— Dataset excerpt —
= = = =

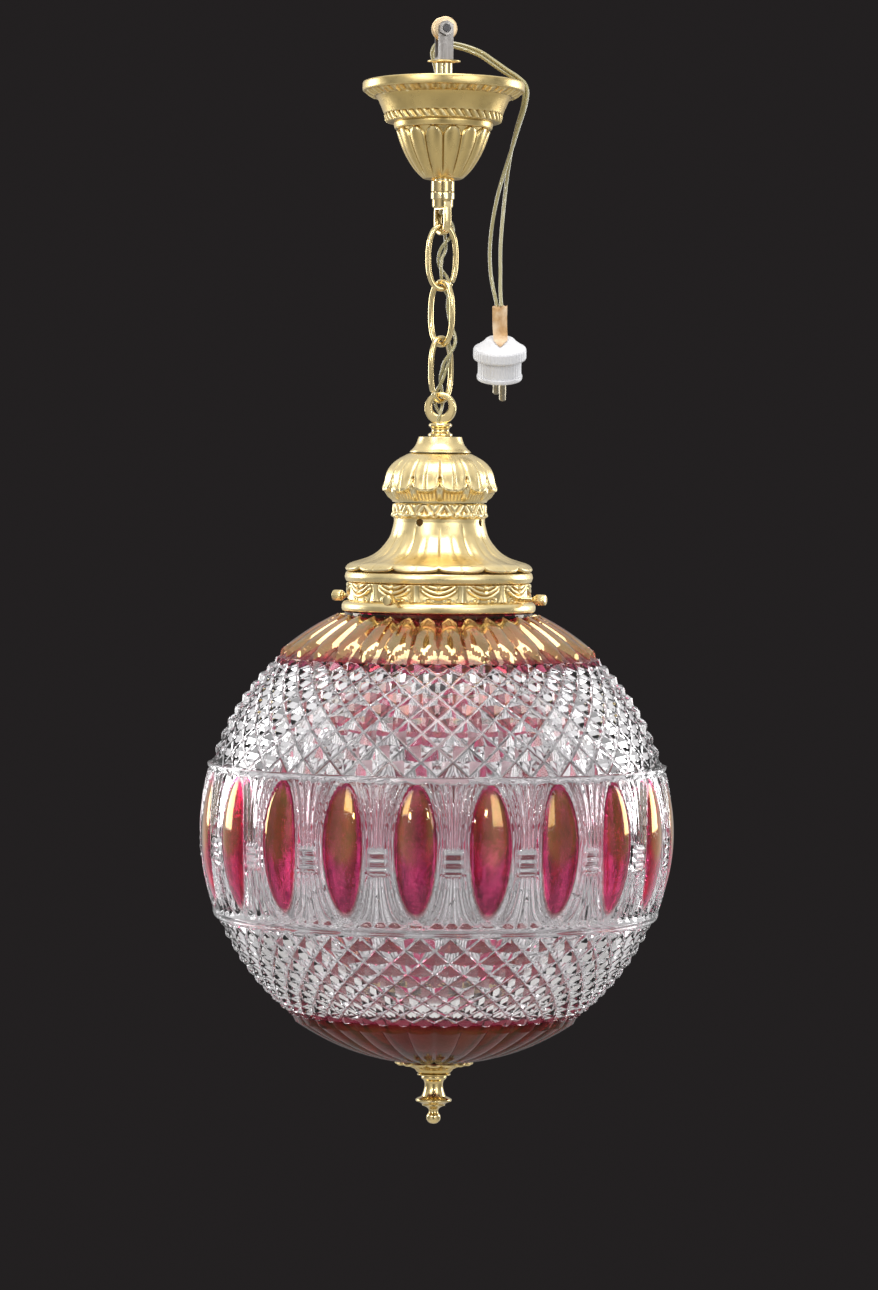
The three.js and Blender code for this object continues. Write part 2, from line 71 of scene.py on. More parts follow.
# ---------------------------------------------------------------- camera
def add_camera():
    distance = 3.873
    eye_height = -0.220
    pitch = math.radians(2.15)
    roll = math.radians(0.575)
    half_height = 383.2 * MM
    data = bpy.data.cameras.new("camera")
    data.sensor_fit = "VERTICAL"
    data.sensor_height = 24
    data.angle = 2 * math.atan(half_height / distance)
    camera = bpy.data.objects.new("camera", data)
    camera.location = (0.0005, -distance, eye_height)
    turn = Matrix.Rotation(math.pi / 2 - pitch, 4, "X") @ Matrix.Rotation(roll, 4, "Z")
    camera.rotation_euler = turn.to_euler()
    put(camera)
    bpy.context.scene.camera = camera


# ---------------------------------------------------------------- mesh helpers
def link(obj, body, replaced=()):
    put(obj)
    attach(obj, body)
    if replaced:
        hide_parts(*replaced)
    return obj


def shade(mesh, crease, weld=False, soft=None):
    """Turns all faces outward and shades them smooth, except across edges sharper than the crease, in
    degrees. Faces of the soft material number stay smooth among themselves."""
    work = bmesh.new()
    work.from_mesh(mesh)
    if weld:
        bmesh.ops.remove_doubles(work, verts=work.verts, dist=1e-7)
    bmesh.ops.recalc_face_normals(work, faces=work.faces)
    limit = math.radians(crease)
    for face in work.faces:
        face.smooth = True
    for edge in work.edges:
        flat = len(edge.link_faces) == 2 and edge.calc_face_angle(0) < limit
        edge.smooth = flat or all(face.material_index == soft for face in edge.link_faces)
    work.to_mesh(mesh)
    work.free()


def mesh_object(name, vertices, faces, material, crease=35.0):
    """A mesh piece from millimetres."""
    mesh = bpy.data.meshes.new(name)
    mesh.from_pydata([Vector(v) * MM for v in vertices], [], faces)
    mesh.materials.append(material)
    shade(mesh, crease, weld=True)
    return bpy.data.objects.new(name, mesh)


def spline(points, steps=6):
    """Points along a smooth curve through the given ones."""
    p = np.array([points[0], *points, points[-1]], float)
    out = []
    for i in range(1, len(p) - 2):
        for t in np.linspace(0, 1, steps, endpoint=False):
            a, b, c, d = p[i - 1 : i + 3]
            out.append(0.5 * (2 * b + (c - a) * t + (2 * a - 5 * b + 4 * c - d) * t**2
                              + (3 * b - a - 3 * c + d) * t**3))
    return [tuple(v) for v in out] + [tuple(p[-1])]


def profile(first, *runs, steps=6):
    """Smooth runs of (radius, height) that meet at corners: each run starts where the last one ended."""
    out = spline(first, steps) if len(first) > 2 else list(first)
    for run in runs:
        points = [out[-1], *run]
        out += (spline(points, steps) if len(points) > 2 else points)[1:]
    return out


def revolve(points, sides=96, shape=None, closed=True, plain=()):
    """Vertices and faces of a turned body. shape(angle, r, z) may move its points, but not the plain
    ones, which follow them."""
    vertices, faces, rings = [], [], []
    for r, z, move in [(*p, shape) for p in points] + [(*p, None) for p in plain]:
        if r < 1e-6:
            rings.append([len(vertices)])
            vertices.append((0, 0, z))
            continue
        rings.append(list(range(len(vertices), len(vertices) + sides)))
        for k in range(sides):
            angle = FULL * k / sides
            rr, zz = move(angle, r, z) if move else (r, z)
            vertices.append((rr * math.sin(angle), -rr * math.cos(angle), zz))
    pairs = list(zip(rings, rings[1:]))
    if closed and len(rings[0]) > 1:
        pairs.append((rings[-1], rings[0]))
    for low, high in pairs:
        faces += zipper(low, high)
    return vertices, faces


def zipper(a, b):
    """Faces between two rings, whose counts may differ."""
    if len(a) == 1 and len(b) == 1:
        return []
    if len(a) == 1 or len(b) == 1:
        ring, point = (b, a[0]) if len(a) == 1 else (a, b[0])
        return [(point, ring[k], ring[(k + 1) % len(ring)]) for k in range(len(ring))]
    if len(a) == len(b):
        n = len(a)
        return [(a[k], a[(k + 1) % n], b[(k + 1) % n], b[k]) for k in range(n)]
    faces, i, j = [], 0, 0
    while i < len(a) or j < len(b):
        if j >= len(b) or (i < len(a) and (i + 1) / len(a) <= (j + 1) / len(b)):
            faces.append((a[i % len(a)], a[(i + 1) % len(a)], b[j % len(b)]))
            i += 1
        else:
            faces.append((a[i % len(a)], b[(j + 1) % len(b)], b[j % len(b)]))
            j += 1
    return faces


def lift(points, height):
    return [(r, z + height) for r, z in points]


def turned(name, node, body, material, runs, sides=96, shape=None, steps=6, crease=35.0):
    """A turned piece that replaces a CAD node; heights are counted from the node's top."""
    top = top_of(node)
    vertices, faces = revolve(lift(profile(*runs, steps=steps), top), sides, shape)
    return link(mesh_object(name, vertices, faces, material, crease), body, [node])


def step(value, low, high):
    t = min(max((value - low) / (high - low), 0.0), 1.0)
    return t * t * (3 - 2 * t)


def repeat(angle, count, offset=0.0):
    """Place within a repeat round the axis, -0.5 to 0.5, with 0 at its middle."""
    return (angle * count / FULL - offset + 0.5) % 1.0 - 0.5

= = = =

— Problem requirements —
Reproduce every line of the data verbatim.

— Complete response —
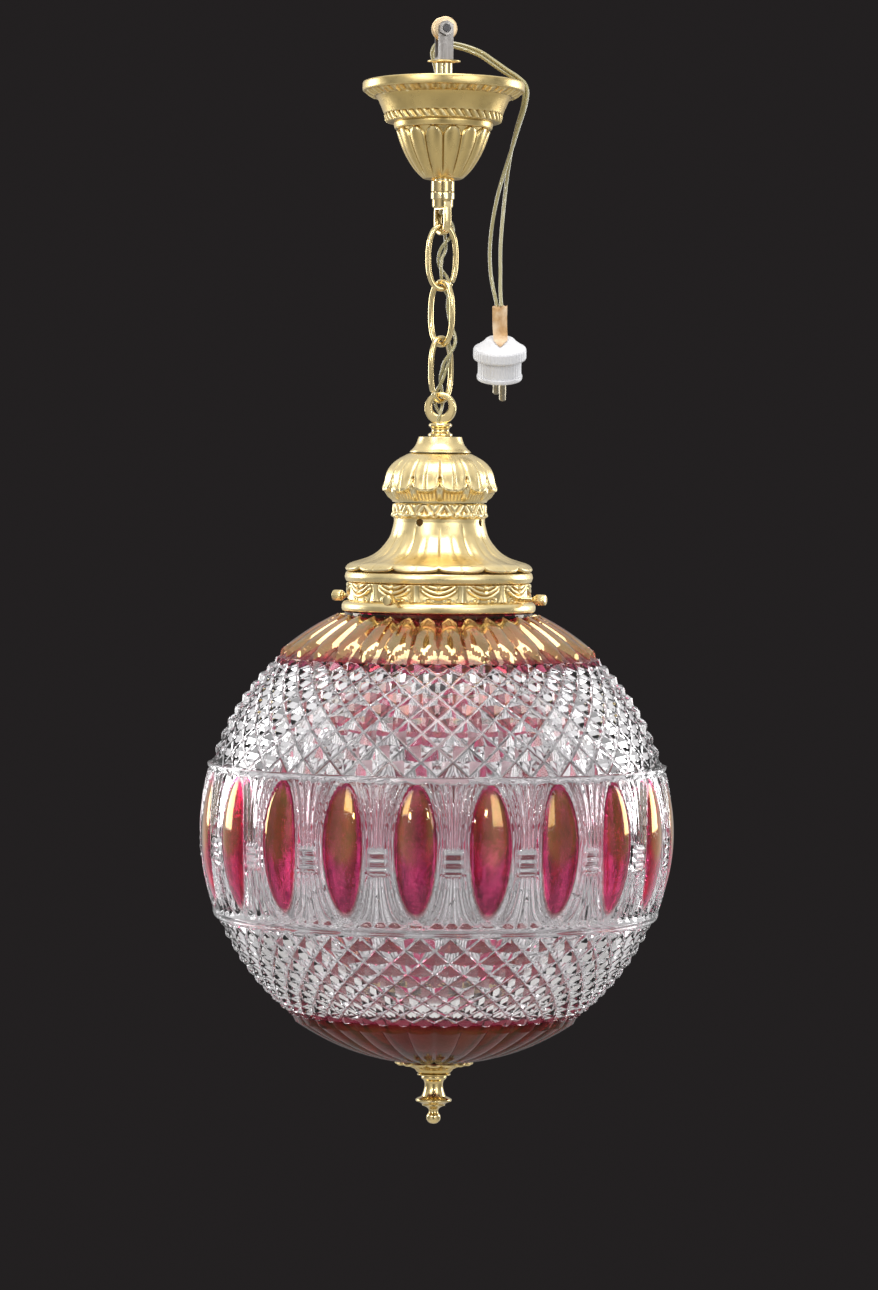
The three.js and Blender code for this object continues. Write part 2, from line 71 of scene.py on. More parts follow.
# ---------------------------------------------------------------- camera
def add_camera():
    distance = 3.873
    eye_height = -0.220
    pitch = math.radians(2.15)
    roll = math.radians(0.575)
    half_height = 383.2 * MM
    data = bpy.data.cameras.new("camera")
    data.sensor_fit = "VERTICAL"
    data.sensor_height = 24
    data.angle = 2 * math.atan(half_height / distance)
    camera = bpy.data.objects.new("camera", data)
    camera.location = (0.0005, -distance, eye_height)
    turn = Matrix.Rotation(math.pi / 2 - pitch, 4, "X") @ Matrix.Rotation(roll, 4, "Z")
    camera.rotation_euler = turn.to_euler()
    put(camera)
    bpy.context.scene.camera = camera


# ---------------------------------------------------------------- mesh helpers
def link(obj, body, replaced=()):
    put(obj)
    attach(obj, body)
    if replaced:
        hide_parts(*replaced)
    return obj


def shade(mesh, crease, weld=False, soft=None):
    """Turns all faces outward and shades them smooth, except across edges sharper than the crease, in
    degrees. Faces of the soft material number stay smooth among themselves."""
    work = bmesh.new()
    work.from_mesh(mesh)
    if weld:
        bmesh.ops.remove_doubles(work, verts=work.verts, dist=1e-7)
    bmesh.ops.recalc_face_normals(work, faces=work.faces)
    limit = math.radians(crease)
    for face in work.faces:
        face.smooth = True
    for edge in work.edges:
        flat = len(edge.link_faces) == 2 and edge.calc_face_angle(0) < limit
        edge.smooth = flat or all(face.material_index == soft for face in edge.link_faces)
    work.to_mesh(mesh)
    work.free()


def mesh_object(name, vertices, faces, material, crease=35.0):
    """A mesh piece from millimetres."""
    mesh = bpy.data.meshes.new(name)
    mesh.from_pydata([Vector(v) * MM for v in vertices], [], faces)
    mesh.materials.append(material)
    shade(mesh, crease, weld=True)
    return bpy.data.objects.new(name, mesh)


def spline(points, steps=6):
    """Points along a smooth curve through the given ones."""
    p = np.array([points[0], *points, points[-1]], float)
    out = []
    for i in range(1, len(p) - 2):
        for t in np.linspace(0, 1, steps, endpoint=False):
            a, b, c, d = p[i - 1 : i + 3]
            out.append(0.5 * (2 * b + (c - a) * t + (2 * a - 5 * b + 4 * c - d) * t**2
                              + (3 * b - a - 3 * c + d) * t**3))
    return [tuple(v) for v in out] + [tuple(p[-1])]


def profile(first, *runs, steps=6):
    """Smooth runs of (radius, height) that meet at corners: each run starts where the last one ended."""
    out = spline(first, steps) if len(first) > 2 else list(first)
    for run in runs:
        points = [out[-1], *run]
        out += (spline(points, steps) if len(points) > 2 else points)[1:]
    return out


def revolve(points, sides=96, shape=None, closed=True, plain=()):
    """Vertices and faces of a turned body. shape(angle, r, z) may move its points, but not the plain
    ones, which follow them."""
    vertices, faces, rings = [], [], []
    for r, z, move in [(*p, shape) for p in points] + [(*p, None) for p in plain]:
        if r < 1e-6:
            rings.append([len(vertices)])
            vertices.append((0, 0, z))
            continue
        rings.append(list(range(len(vertices), len(vertices) + sides)))
        for k in range(sides):
            angle = FULL * k / sides
            rr, zz = move(angle, r, z) if move else (r, z)
            vertices.append((rr * math.sin(angle), -rr * math.cos(angle), zz))
    pairs = list(zip(rings, rings[1:]))
    if closed and len(rings[0]) > 1:
        pairs.append((rings[-1], rings[0]))
    for low, high in pairs:
        faces += zipper(low, high)
    return vertices, faces


def zipper(a, b):
    """Faces between two rings, whose counts may differ."""
    if len(a) == 1 and len(b) == 1:
        return []
    if len(a) == 1 or len(b) == 1:
        ring, point = (b, a[0]) if len(a) == 1 else (a, b[0])
        return [(point, ring[k], ring[(k + 1) % len(ring)]) for k in range(len(ring))]
    if len(a) == len(b):
        n = len(a)
        return [(a[k], a[(k + 1) % n], b[(k + 1) % n], b[k]) for k in range(n)]
    faces, i, j = [], 0, 0
    while i < len(a) or j < len(b):
        if j >= len(b) or (i < len(a) and (i + 1) / len(a) <= (j + 1) / len(b)):
            faces.append((a[i % len(a)], a[(i + 1) % len(a)], b[j % len(b)]))
            i += 1
        else:
            faces.append((a[i % len(a)], b[(j + 1) % len(b)], b[j % len(b)]))
            j += 1
    return faces


def lift(points, height):
    return [(r, z + height) for r, z in points]


def turned(name, node, body, material, runs, sides=96, shape=None, steps=6, crease=35.0):
    """A turned piece that replaces a CAD node; heights are counted from the node's top."""
    top = top_of(node)
    vertices, faces = revolve(lift(profile(*runs, steps=steps), top), sides, shape)
    return link(mesh_object(name, vertices, faces, material, crease), body, [node])


def step(value, low, high):
    t = min(max((value - low) / (high - low), 0.0), 1.0)
    return t * t * (3 - 2 * t)


def repeat(angle, count, offset=0.0):
    """Place within a repeat round the axis, -0.5 to 0.5, with 0 at its middle."""
    return (angle * count / FULL - offset + 0.5) % 1.0 - 0.5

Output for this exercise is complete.